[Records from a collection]
"""
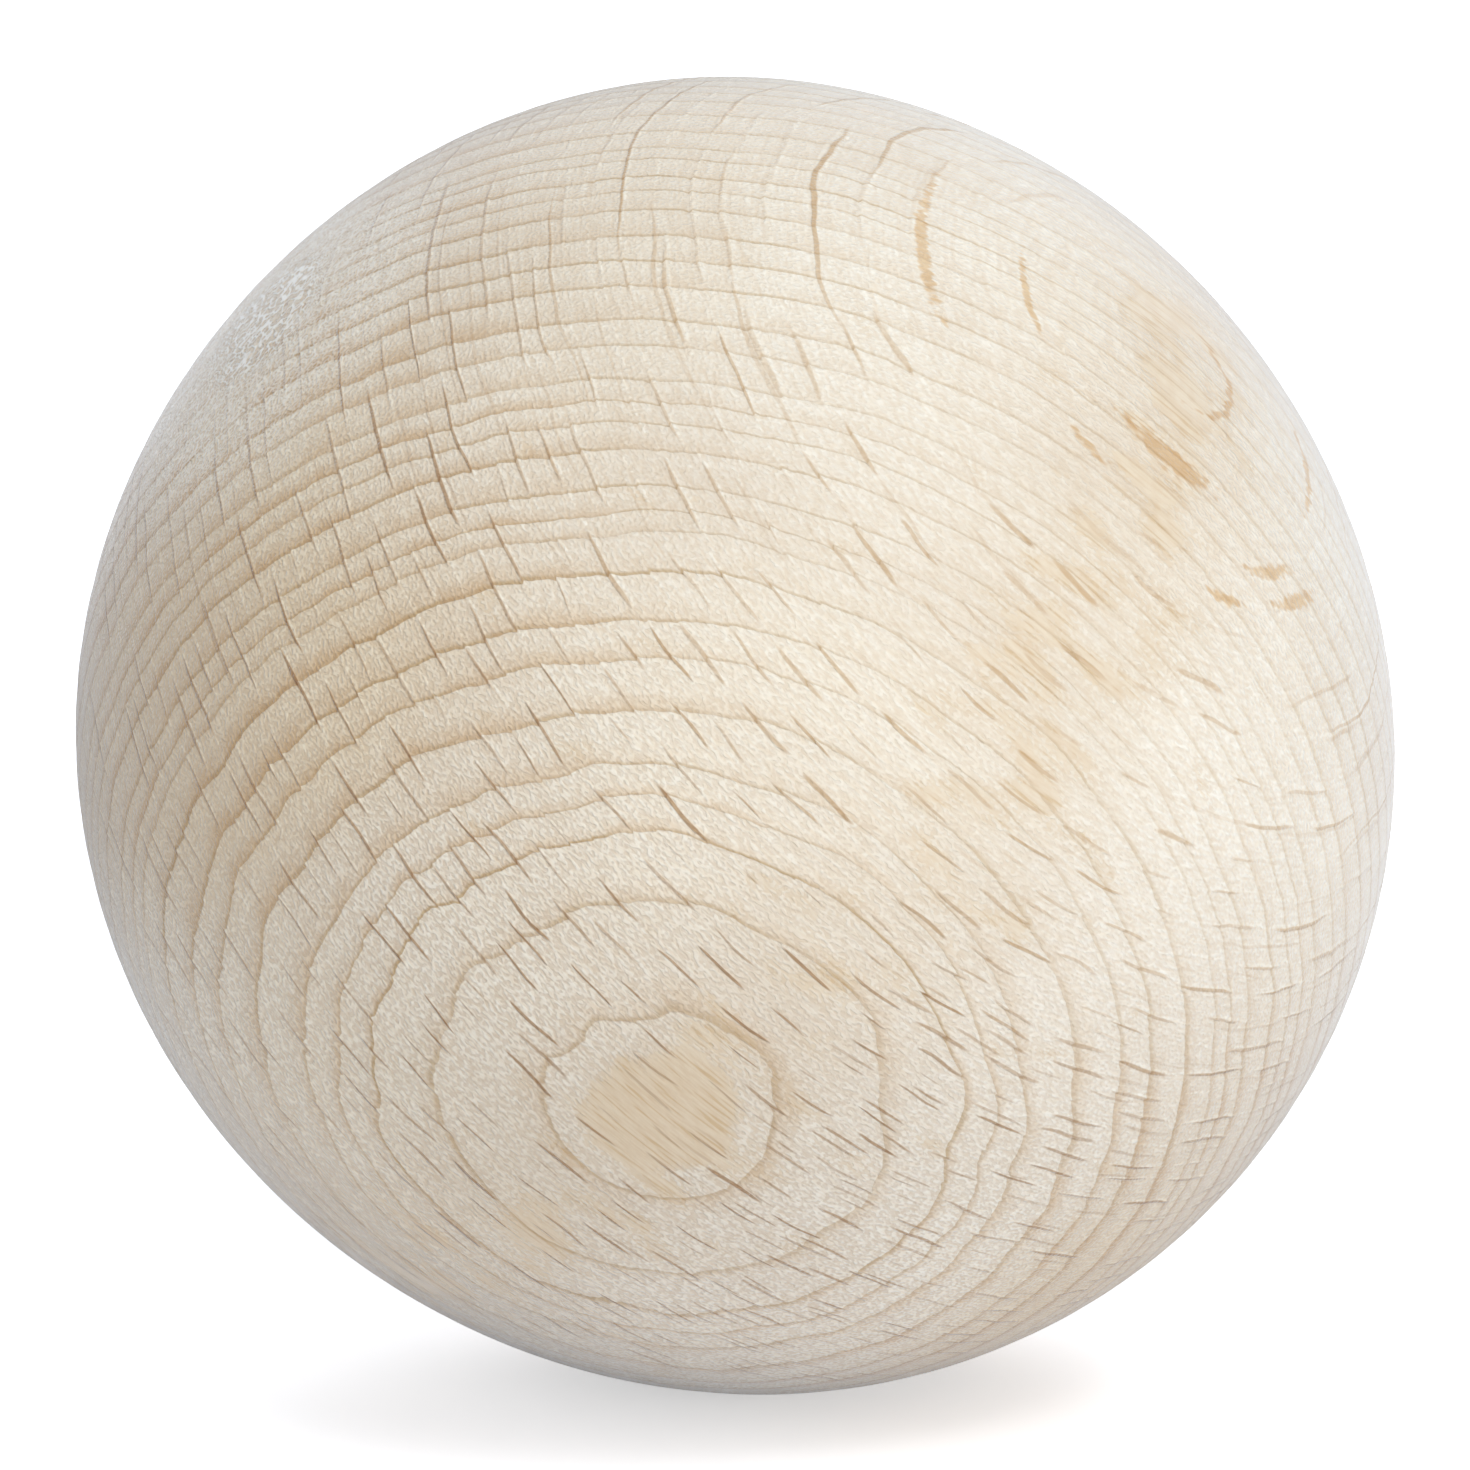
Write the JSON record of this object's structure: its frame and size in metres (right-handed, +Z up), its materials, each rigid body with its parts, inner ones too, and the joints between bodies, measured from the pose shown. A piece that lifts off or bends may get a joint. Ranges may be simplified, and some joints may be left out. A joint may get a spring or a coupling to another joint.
{
  "type": "wooden ball",
  "caption": "Solid turned wooden ball of pale untreated beech, one piece with no hole, a touch longer along its grain than across it.",
  "frame": {"origin": "centre of the ball", "axes": "+Z up as the ball is seen, +X to the viewer's right, -Y towards the viewer; the grain leans in this frame, 40 degrees above level and to the left"},
  "size_m": [0.0494, 0.0492, 0.0492],
  "materials": {
    "beech": "raw, sanded and lightly tumbled, with no oil or lacquer"
  },
  "bodies": {
    "root": {"ball": "beech"}
  },
  "joints": []
}
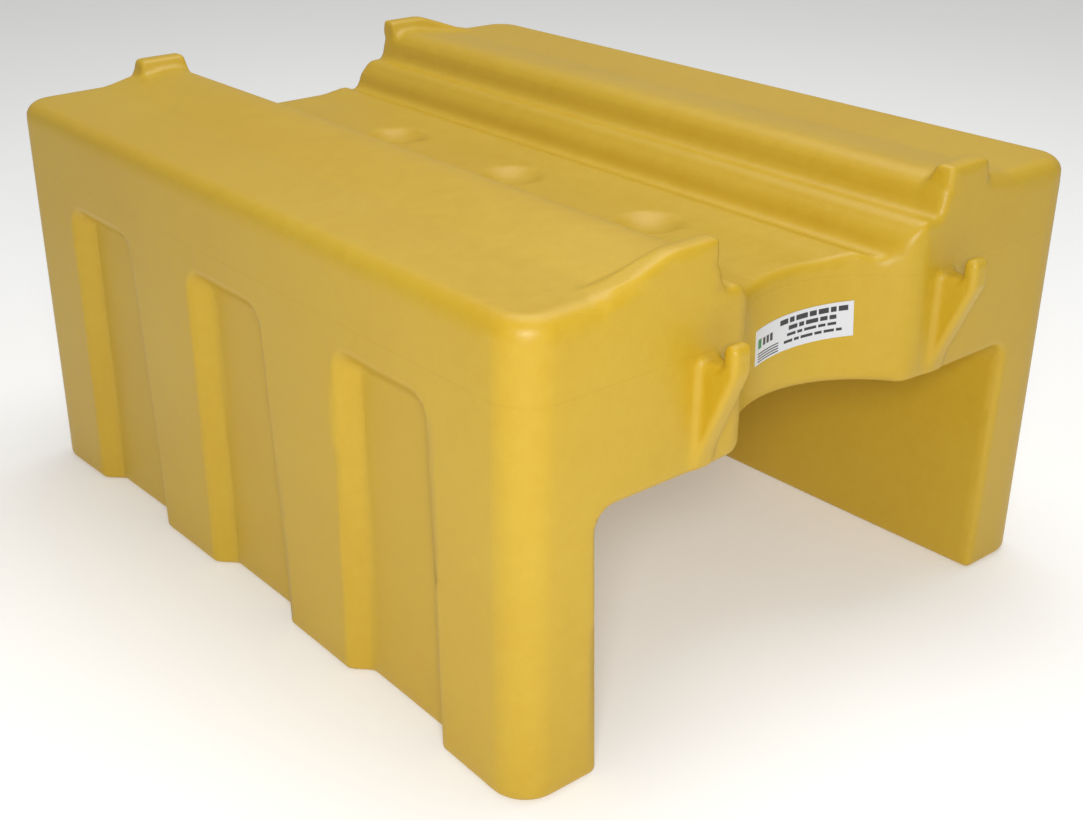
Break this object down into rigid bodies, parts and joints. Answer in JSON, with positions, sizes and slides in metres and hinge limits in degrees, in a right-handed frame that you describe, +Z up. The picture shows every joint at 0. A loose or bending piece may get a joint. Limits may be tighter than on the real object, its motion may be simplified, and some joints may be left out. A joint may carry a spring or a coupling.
{
  "type": "drum stacker",
  "caption": "Hollow moulded cradle that holds a drum on its side above two legs, with stacking horns, a spout recess and hooks at its front.",
  "frame": {"origin": "on the floor, at the middle of the overall length over the hooks and of the width", "axes": "+Z up, -Y towards the front with the spout recess and hooks, Y along the drum's axis, X across the two legs"},
  "size_m": [0.76, 0.987, 0.495],
  "materials": {
    "body": "moulded yellow polyethylene, slightly translucent, satin with a fine grain",
    "label": null
  },
  "bodies": {
    "root": {"body": "body", "label": "label"}
  },
  "joints": []
}
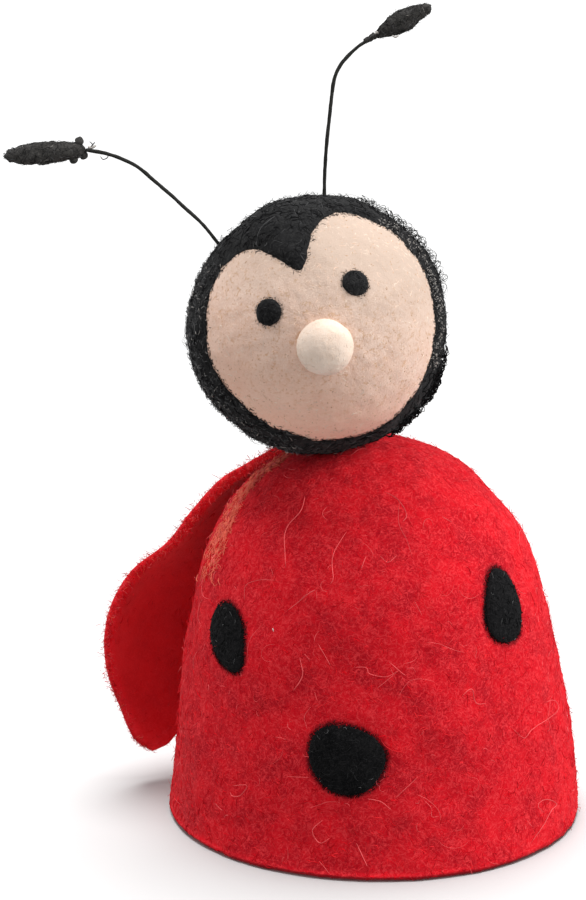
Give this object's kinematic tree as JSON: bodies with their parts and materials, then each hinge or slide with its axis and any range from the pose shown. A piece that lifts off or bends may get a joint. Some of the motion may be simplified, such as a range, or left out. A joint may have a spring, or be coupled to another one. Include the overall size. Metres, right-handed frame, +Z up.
{
  "type": "egg cosy",
  "caption": "Wool felt egg cosy in the form of a ladybird: a hollow red dome with black spots and thin wings, under a hooded ball head with wire antennae.",
  "frame": {"origin": "the middle of the bounding box on the plane that the hem rests on", "axes": "+Z up from the hem towards the antennae, the face looks along -Y, +X is to the viewer's right"},
  "size_m": [0.0986, 0.0744, 0.1416],
  "materials": {
    "red_felt": "needle felted wool with loose fibres",
    "black_felt": "needle felted wool with grey stray fibres",
    "flesh_felt": "close needle felted wool with tan specks",
    "cream_felt": "smooth firm felt",
    "black_wire": "thread covered floral wire",
    "charcoal_thread": "wound thread and wool"
  },
  "bodies": {
    "root": {"body": "red_felt", "spot_front": "black_felt", "spot_left": "black_felt", "spot_right": "black_felt", "wing_left": "red_felt", "wing_right": "red_felt", "head_ball": "flesh_felt", "hood": "black_felt", "nose": "cream_felt", "eye_left": "black_felt", "eye_right": "black_felt", "antenna_left": "black_wire", "antenna_tip_left": "charcoal_thread", "antenna_right": "black_wire", "antenna_tip_right": "charcoal_thread"}
  },
  "joints": []
}
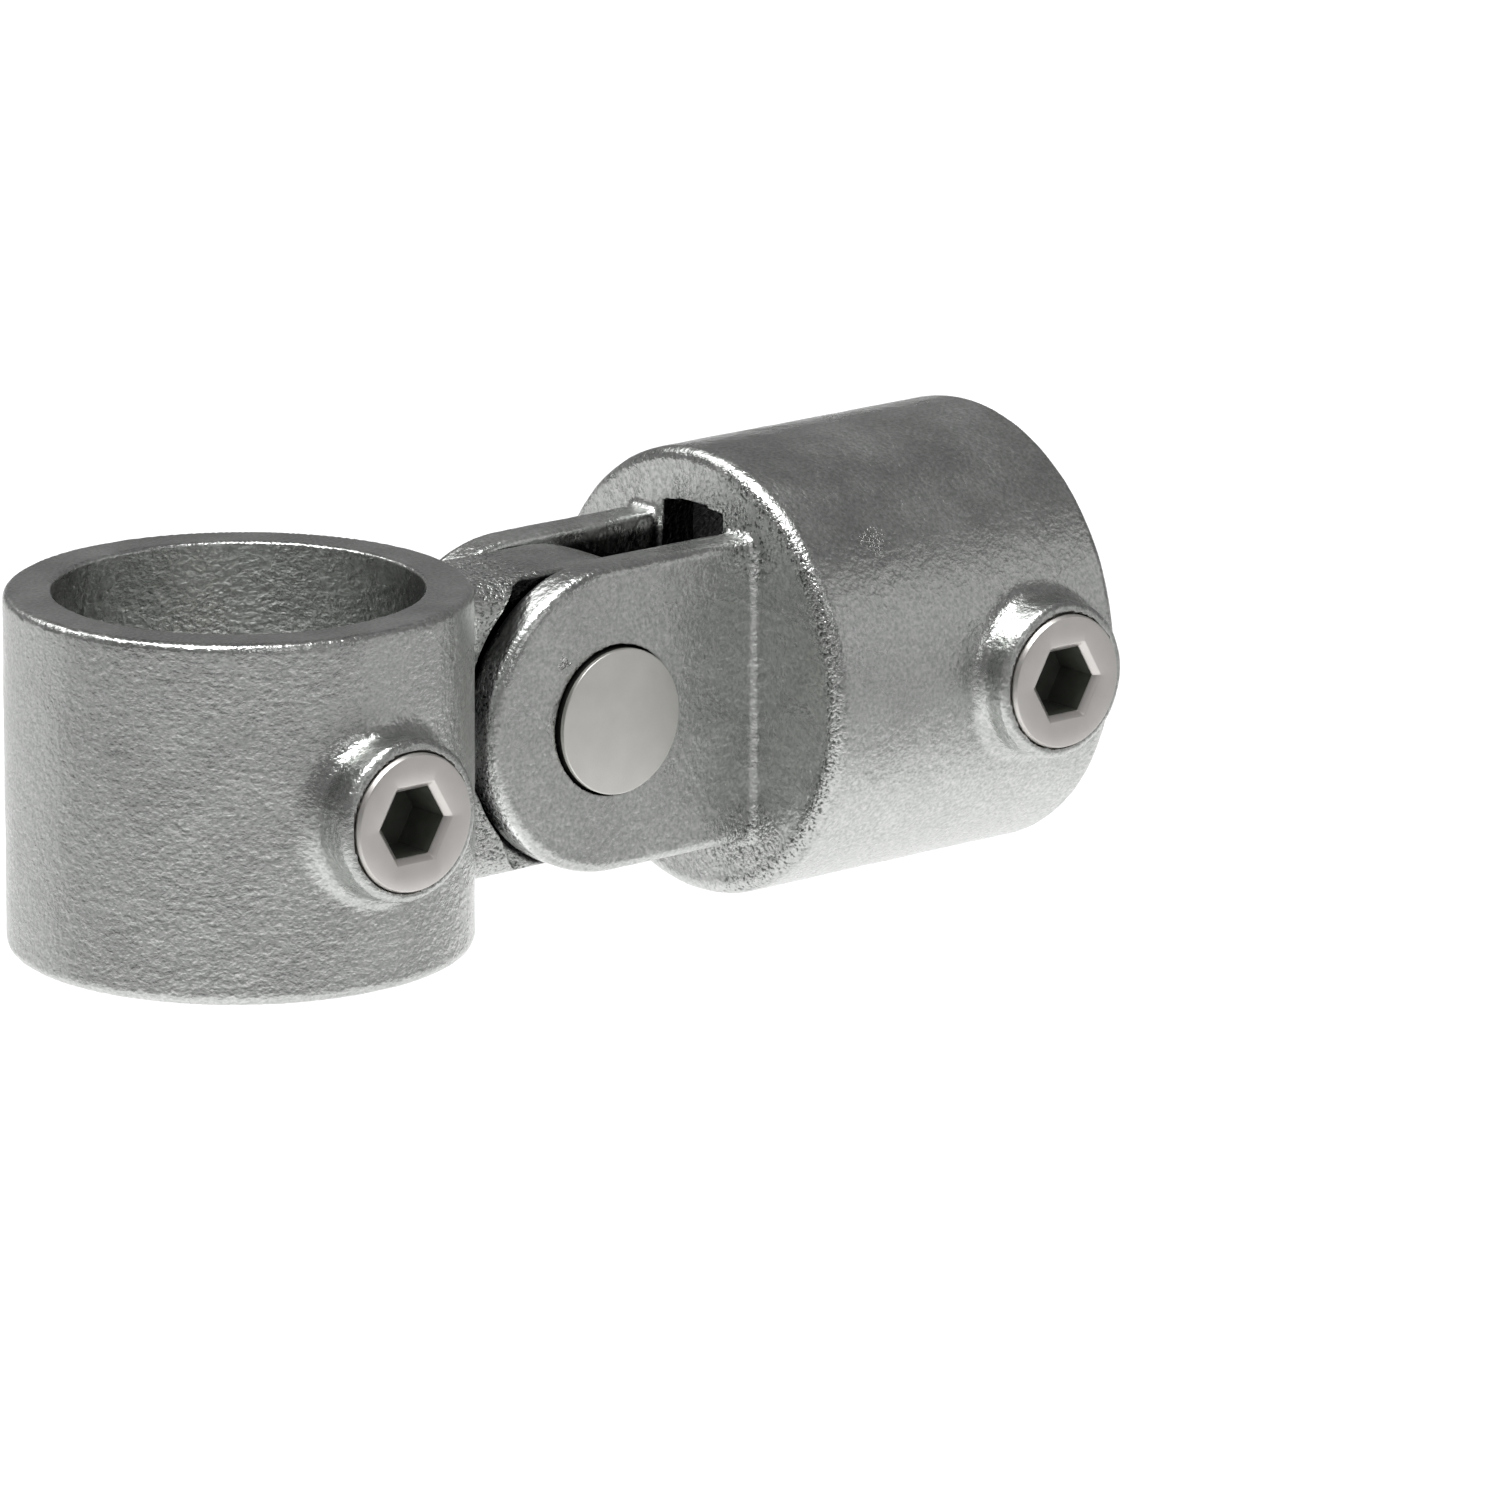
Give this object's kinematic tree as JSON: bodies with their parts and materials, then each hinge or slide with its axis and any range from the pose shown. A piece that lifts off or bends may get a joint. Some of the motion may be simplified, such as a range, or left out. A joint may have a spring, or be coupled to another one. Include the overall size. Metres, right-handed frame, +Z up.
{
  "type": "hinged tube clamp",
  "caption": "Cast clamp with a collar for a through tube and a socket for a tube's end, joined by a fork, tongue and pivot pin, with hexagon-socket set screws that lock the tubes.",
  "frame": {"origin": "on the collar bore's axis, at the middle of the collar's length and level with the pivot pin", "axes": "+Z up along the collar's bore, +X from the collar to the socket, -Y towards the side with the set screws; the pivot pin lies along Y"},
  "size_m": [0.1421, 0.0614, 0.0556],
  "materials": {
    "galvanised_iron": "hot-dip galvanised casting, satin, fine orange-peel surface",
    "pin_steel": "plain turned steel, satin",
    "screw_steel": "stainless steel, satin"
  },
  "bodies": {
    "collar": {"collar_casting": "galvanised_iron"},
    "socket": {"socket_casting": "galvanised_iron", "pivot_pin": "pin_steel"},
    "collar_screw": {"collar_set_screw": "screw_steel"},
    "socket_screw": {"socket_set_screw": "screw_steel"}
  },
  "joints": [
    {"name": "swivel", "type": "hinge", "parent": "collar", "child": "socket", "pos_m": [0.0476, 0, 0], "axis": [0, -1, 0], "range_deg": [-50, 50]},
    {"name": "collar_screw_travel", "type": "slide", "parent": "collar", "child": "collar_screw", "axis": [0, 1, 0], "range_m": [-0.006, 0.001]},
    {"name": "socket_screw_travel", "type": "slide", "parent": "socket", "child": "socket_screw", "axis": [0, 1, 0], "range_m": [-0.006, 0.001]}
  ]
}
"""
- GIVEN TASK
Each record above should be copied character for character, with pictures dropped.

- TASK SOLUTION
Write the JSON record of this object's structure: its frame and size in metres (right-handed, +Z up), its materials, each rigid body with its parts, inner ones too, and the joints between bodies, measured from the pose shown. A piece that lifts off or bends may get a joint. Ranges may be simplified, and some joints may be left out. A joint may get a spring or a coupling to another joint.
{
  "type": "wooden ball",
  "caption": "Solid turned wooden ball of pale untreated beech, one piece with no hole, a touch longer along its grain than across it.",
  "frame": {"origin": "centre of the ball", "axes": "+Z up as the ball is seen, +X to the viewer's right, -Y towards the viewer; the grain leans in this frame, 40 degrees above level and to the left"},
  "size_m": [0.0494, 0.0492, 0.0492],
  "materials": {
    "beech": "raw, sanded and lightly tumbled, with no oil or lacquer"
  },
  "bodies": {
    "root": {"ball": "beech"}
  },
  "joints": []
}
Break this object down into rigid bodies, parts and joints. Answer in JSON, with positions, sizes and slides in metres and hinge limits in degrees, in a right-handed frame that you describe, +Z up. The picture shows every joint at 0. A loose or bending piece may get a joint. Limits may be tighter than on the real object, its motion may be simplified, and some joints may be left out. A joint may carry a spring or a coupling.
{
  "type": "drum stacker",
  "caption": "Hollow moulded cradle that holds a drum on its side above two legs, with stacking horns, a spout recess and hooks at its front.",
  "frame": {"origin": "on the floor, at the middle of the overall length over the hooks and of the width", "axes": "+Z up, -Y towards the front with the spout recess and hooks, Y along the drum's axis, X across the two legs"},
  "size_m": [0.76, 0.987, 0.495],
  "materials": {
    "body": "moulded yellow polyethylene, slightly translucent, satin with a fine grain",
    "label": null
  },
  "bodies": {
    "root": {"body": "body", "label": "label"}
  },
  "joints": []
}
Give this object's kinematic tree as JSON: bodies with their parts and materials, then each hinge or slide with its axis and any range from the pose shown. A piece that lifts off or bends may get a joint. Some of the motion may be simplified, such as a range, or left out. A joint may have a spring, or be coupled to another one. Include the overall size. Metres, right-handed frame, +Z up.
{
  "type": "egg cosy",
  "caption": "Wool felt egg cosy in the form of a ladybird: a hollow red dome with black spots and thin wings, under a hooded ball head with wire antennae.",
  "frame": {"origin": "the middle of the bounding box on the plane that the hem rests on", "axes": "+Z up from the hem towards the antennae, the face looks along -Y, +X is to the viewer's right"},
  "size_m": [0.0986, 0.0744, 0.1416],
  "materials": {
    "red_felt": "needle felted wool with loose fibres",
    "black_felt": "needle felted wool with grey stray fibres",
    "flesh_felt": "close needle felted wool with tan specks",
    "cream_felt": "smooth firm felt",
    "black_wire": "thread covered floral wire",
    "charcoal_thread": "wound thread and wool"
  },
  "bodies": {
    "root": {"body": "red_felt", "spot_front": "black_felt", "spot_left": "black_felt", "spot_right": "black_felt", "wing_left": "red_felt", "wing_right": "red_felt", "head_ball": "flesh_felt", "hood": "black_felt", "nose": "cream_felt", "eye_left": "black_felt", "eye_right": "black_felt", "antenna_left": "black_wire", "antenna_tip_left": "charcoal_thread", "antenna_right": "black_wire", "antenna_tip_right": "charcoal_thread"}
  },
  "joints": []
}
Give this object's kinematic tree as JSON: bodies with their parts and materials, then each hinge or slide with its axis and any range from the pose shown. A piece that lifts off or bends may get a joint. Some of the motion may be simplified, such as a range, or left out. A joint may have a spring, or be coupled to another one. Include the overall size. Metres, right-handed frame, +Z up.
{
  "type": "hinged tube clamp",
  "caption": "Cast clamp with a collar for a through tube and a socket for a tube's end, joined by a fork, tongue and pivot pin, with hexagon-socket set screws that lock the tubes.",
  "frame": {"origin": "on the collar bore's axis, at the middle of the collar's length and level with the pivot pin", "axes": "+Z up along the collar's bore, +X from the collar to the socket, -Y towards the side with the set screws; the pivot pin lies along Y"},
  "size_m": [0.1421, 0.0614, 0.0556],
  "materials": {
    "galvanised_iron": "hot-dip galvanised casting, satin, fine orange-peel surface",
    "pin_steel": "plain turned steel, satin",
    "screw_steel": "stainless steel, satin"
  },
  "bodies": {
    "collar": {"collar_casting": "galvanised_iron"},
    "socket": {"socket_casting": "galvanised_iron", "pivot_pin": "pin_steel"},
    "collar_screw": {"collar_set_screw": "screw_steel"},
    "socket_screw": {"socket_set_screw": "screw_steel"}
  },
  "joints": [
    {"name": "swivel", "type": "hinge", "parent": "collar", "child": "socket", "pos_m": [0.0476, 0, 0], "axis": [0, -1, 0], "range_deg": [-50, 50]},
    {"name": "collar_screw_travel", "type": "slide", "parent": "collar", "child": "collar_screw", "axis": [0, 1, 0], "range_m": [-0.006, 0.001]},
    {"name": "socket_screw_travel", "type": "slide", "parent": "socket", "child": "socket_screw", "axis": [0, 1, 0], "range_m": [-0.006, 0.001]}
  ]
}